[Collected data]
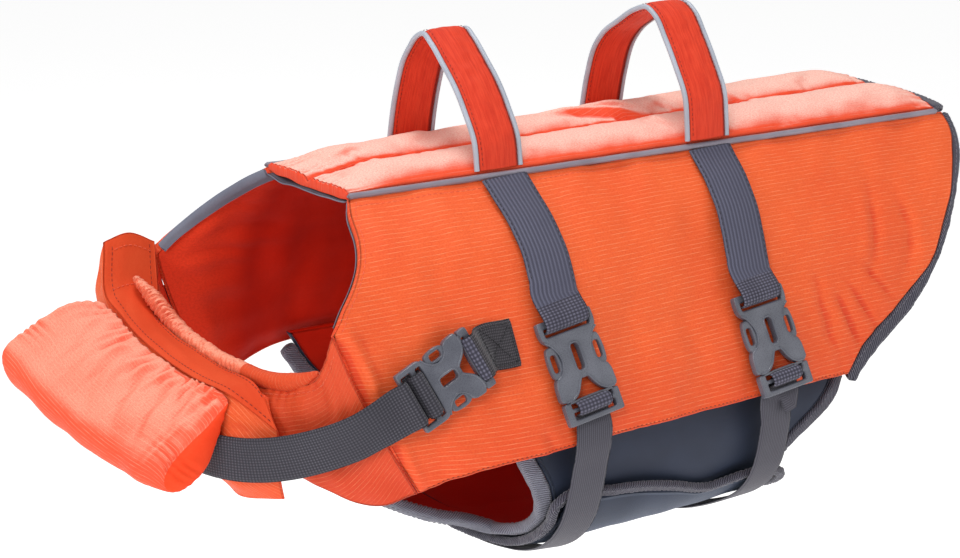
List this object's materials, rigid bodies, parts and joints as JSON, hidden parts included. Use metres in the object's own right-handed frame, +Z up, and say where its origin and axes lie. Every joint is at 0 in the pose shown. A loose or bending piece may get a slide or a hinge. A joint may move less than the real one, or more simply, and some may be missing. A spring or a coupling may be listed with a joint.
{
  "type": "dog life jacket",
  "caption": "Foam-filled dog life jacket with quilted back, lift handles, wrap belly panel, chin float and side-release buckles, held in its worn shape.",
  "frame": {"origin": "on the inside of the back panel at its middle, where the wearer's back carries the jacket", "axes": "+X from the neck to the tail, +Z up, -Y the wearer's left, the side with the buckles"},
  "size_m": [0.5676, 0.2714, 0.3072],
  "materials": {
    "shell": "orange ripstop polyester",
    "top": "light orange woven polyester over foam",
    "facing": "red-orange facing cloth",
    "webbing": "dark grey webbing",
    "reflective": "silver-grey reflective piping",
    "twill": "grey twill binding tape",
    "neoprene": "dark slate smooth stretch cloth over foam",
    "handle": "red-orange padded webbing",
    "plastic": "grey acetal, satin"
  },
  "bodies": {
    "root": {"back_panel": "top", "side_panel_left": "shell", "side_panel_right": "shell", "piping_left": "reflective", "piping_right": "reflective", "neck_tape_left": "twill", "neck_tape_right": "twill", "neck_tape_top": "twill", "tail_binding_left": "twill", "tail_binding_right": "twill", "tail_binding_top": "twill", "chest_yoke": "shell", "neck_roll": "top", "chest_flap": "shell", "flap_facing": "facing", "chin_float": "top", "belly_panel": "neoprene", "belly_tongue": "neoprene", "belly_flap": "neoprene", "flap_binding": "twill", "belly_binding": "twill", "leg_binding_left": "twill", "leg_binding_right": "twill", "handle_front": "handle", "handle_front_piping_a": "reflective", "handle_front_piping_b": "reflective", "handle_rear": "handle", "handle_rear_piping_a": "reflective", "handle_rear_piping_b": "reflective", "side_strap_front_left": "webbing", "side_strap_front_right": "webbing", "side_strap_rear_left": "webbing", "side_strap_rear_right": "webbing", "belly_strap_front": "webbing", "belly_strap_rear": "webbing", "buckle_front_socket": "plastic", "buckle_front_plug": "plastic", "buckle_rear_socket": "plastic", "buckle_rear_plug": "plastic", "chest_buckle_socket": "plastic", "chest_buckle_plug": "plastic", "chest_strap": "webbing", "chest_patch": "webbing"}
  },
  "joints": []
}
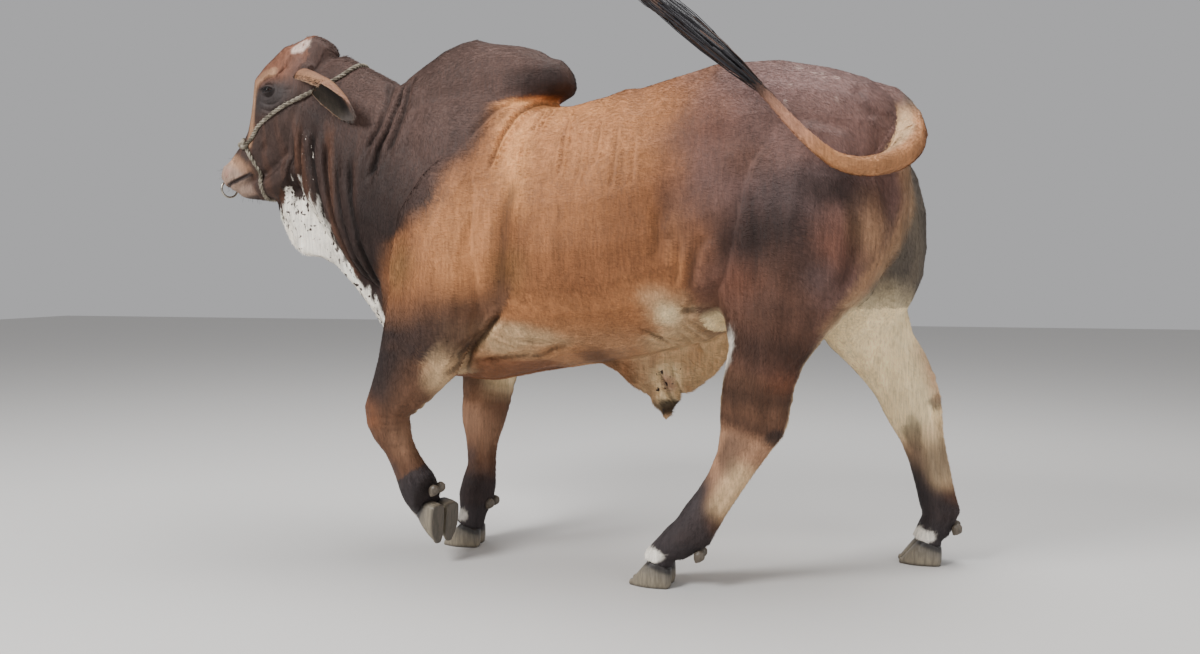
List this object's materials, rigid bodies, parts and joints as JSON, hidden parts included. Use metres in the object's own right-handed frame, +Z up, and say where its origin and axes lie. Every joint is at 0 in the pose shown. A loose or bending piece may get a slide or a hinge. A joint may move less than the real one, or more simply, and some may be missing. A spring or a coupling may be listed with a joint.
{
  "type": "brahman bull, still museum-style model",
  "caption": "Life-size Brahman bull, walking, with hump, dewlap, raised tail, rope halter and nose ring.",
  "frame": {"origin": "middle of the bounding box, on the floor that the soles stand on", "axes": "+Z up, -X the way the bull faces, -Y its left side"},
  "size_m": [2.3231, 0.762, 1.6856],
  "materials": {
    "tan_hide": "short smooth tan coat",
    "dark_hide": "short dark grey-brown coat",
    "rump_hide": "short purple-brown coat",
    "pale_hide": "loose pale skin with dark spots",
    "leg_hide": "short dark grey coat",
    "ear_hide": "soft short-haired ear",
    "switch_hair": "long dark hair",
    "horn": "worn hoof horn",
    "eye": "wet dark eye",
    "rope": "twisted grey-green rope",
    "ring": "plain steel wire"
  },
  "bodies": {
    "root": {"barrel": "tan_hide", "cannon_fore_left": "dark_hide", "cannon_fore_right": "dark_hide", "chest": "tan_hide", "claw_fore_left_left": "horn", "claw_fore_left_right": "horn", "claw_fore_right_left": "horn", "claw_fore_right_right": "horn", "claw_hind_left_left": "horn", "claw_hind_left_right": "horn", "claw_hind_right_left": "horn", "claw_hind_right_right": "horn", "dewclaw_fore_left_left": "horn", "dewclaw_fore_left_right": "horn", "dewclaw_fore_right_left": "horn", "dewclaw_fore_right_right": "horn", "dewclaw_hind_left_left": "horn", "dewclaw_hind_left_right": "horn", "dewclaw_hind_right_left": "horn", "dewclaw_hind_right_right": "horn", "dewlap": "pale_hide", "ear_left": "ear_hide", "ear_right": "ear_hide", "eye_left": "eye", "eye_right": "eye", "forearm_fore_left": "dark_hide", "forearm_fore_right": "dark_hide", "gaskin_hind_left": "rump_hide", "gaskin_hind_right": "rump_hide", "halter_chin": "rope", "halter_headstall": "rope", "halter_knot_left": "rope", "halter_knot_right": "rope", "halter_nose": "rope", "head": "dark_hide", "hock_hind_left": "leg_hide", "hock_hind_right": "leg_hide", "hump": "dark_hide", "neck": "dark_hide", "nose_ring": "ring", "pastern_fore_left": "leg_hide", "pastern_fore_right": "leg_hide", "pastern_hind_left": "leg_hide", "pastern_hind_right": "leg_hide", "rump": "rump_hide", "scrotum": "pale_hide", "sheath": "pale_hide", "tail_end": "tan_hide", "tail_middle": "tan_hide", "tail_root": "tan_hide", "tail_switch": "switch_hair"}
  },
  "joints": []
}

» **EXERCISE**:
Reproduce the complete data exactly as presented above.

» **RESULT**:
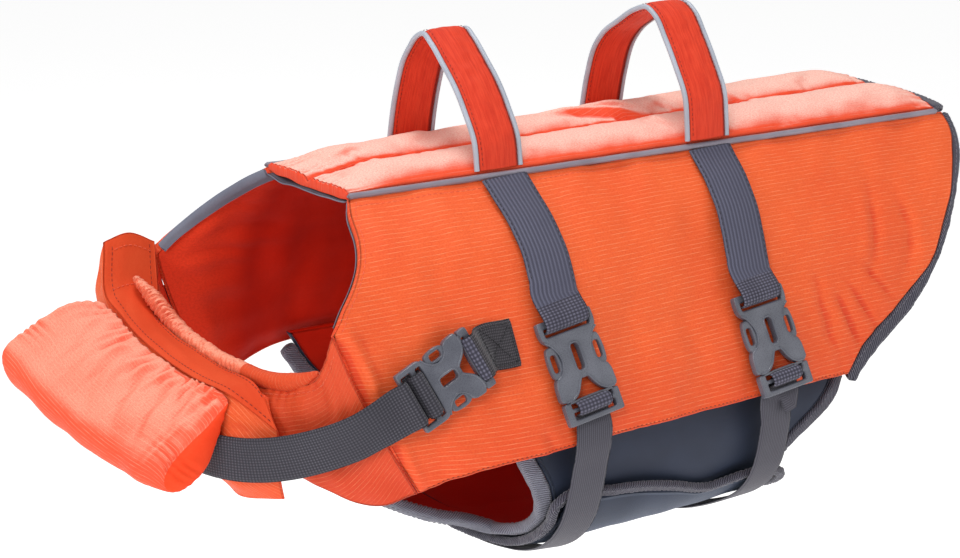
List this object's materials, rigid bodies, parts and joints as JSON, hidden parts included. Use metres in the object's own right-handed frame, +Z up, and say where its origin and axes lie. Every joint is at 0 in the pose shown. A loose or bending piece may get a slide or a hinge. A joint may move less than the real one, or more simply, and some may be missing. A spring or a coupling may be listed with a joint.
{
  "type": "dog life jacket",
  "caption": "Foam-filled dog life jacket with quilted back, lift handles, wrap belly panel, chin float and side-release buckles, held in its worn shape.",
  "frame": {"origin": "on the inside of the back panel at its middle, where the wearer's back carries the jacket", "axes": "+X from the neck to the tail, +Z up, -Y the wearer's left, the side with the buckles"},
  "size_m": [0.5676, 0.2714, 0.3072],
  "materials": {
    "shell": "orange ripstop polyester",
    "top": "light orange woven polyester over foam",
    "facing": "red-orange facing cloth",
    "webbing": "dark grey webbing",
    "reflective": "silver-grey reflective piping",
    "twill": "grey twill binding tape",
    "neoprene": "dark slate smooth stretch cloth over foam",
    "handle": "red-orange padded webbing",
    "plastic": "grey acetal, satin"
  },
  "bodies": {
    "root": {"back_panel": "top", "side_panel_left": "shell", "side_panel_right": "shell", "piping_left": "reflective", "piping_right": "reflective", "neck_tape_left": "twill", "neck_tape_right": "twill", "neck_tape_top": "twill", "tail_binding_left": "twill", "tail_binding_right": "twill", "tail_binding_top": "twill", "chest_yoke": "shell", "neck_roll": "top", "chest_flap": "shell", "flap_facing": "facing", "chin_float": "top", "belly_panel": "neoprene", "belly_tongue": "neoprene", "belly_flap": "neoprene", "flap_binding": "twill", "belly_binding": "twill", "leg_binding_left": "twill", "leg_binding_right": "twill", "handle_front": "handle", "handle_front_piping_a": "reflective", "handle_front_piping_b": "reflective", "handle_rear": "handle", "handle_rear_piping_a": "reflective", "handle_rear_piping_b": "reflective", "side_strap_front_left": "webbing", "side_strap_front_right": "webbing", "side_strap_rear_left": "webbing", "side_strap_rear_right": "webbing", "belly_strap_front": "webbing", "belly_strap_rear": "webbing", "buckle_front_socket": "plastic", "buckle_front_plug": "plastic", "buckle_rear_socket": "plastic", "buckle_rear_plug": "plastic", "chest_buckle_socket": "plastic", "chest_buckle_plug": "plastic", "chest_strap": "webbing", "chest_patch": "webbing"}
  },
  "joints": []
}
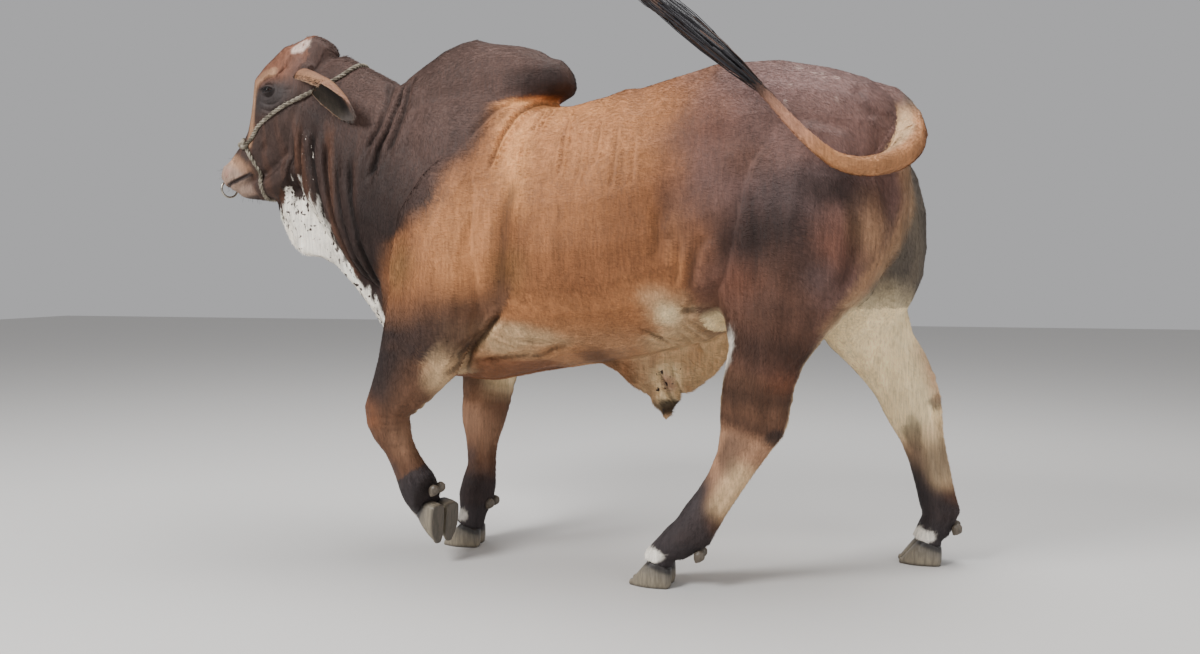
List this object's materials, rigid bodies, parts and joints as JSON, hidden parts included. Use metres in the object's own right-handed frame, +Z up, and say where its origin and axes lie. Every joint is at 0 in the pose shown. A loose or bending piece may get a slide or a hinge. A joint may move less than the real one, or more simply, and some may be missing. A spring or a coupling may be listed with a joint.
{
  "type": "brahman bull, still museum-style model",
  "caption": "Life-size Brahman bull, walking, with hump, dewlap, raised tail, rope halter and nose ring.",
  "frame": {"origin": "middle of the bounding box, on the floor that the soles stand on", "axes": "+Z up, -X the way the bull faces, -Y its left side"},
  "size_m": [2.3231, 0.762, 1.6856],
  "materials": {
    "tan_hide": "short smooth tan coat",
    "dark_hide": "short dark grey-brown coat",
    "rump_hide": "short purple-brown coat",
    "pale_hide": "loose pale skin with dark spots",
    "leg_hide": "short dark grey coat",
    "ear_hide": "soft short-haired ear",
    "switch_hair": "long dark hair",
    "horn": "worn hoof horn",
    "eye": "wet dark eye",
    "rope": "twisted grey-green rope",
    "ring": "plain steel wire"
  },
  "bodies": {
    "root": {"barrel": "tan_hide", "cannon_fore_left": "dark_hide", "cannon_fore_right": "dark_hide", "chest": "tan_hide", "claw_fore_left_left": "horn", "claw_fore_left_right": "horn", "claw_fore_right_left": "horn", "claw_fore_right_right": "horn", "claw_hind_left_left": "horn", "claw_hind_left_right": "horn", "claw_hind_right_left": "horn", "claw_hind_right_right": "horn", "dewclaw_fore_left_left": "horn", "dewclaw_fore_left_right": "horn", "dewclaw_fore_right_left": "horn", "dewclaw_fore_right_right": "horn", "dewclaw_hind_left_left": "horn", "dewclaw_hind_left_right": "horn", "dewclaw_hind_right_left": "horn", "dewclaw_hind_right_right": "horn", "dewlap": "pale_hide", "ear_left": "ear_hide", "ear_right": "ear_hide", "eye_left": "eye", "eye_right": "eye", "forearm_fore_left": "dark_hide", "forearm_fore_right": "dark_hide", "gaskin_hind_left": "rump_hide", "gaskin_hind_right": "rump_hide", "halter_chin": "rope", "halter_headstall": "rope", "halter_knot_left": "rope", "halter_knot_right": "rope", "halter_nose": "rope", "head": "dark_hide", "hock_hind_left": "leg_hide", "hock_hind_right": "leg_hide", "hump": "dark_hide", "neck": "dark_hide", "nose_ring": "ring", "pastern_fore_left": "leg_hide", "pastern_fore_right": "leg_hide", "pastern_hind_left": "leg_hide", "pastern_hind_right": "leg_hide", "rump": "rump_hide", "scrotum": "pale_hide", "sheath": "pale_hide", "tail_end": "tan_hide", "tail_middle": "tan_hide", "tail_root": "tan_hide", "tail_switch": "switch_hair"}
  },
  "joints": []
}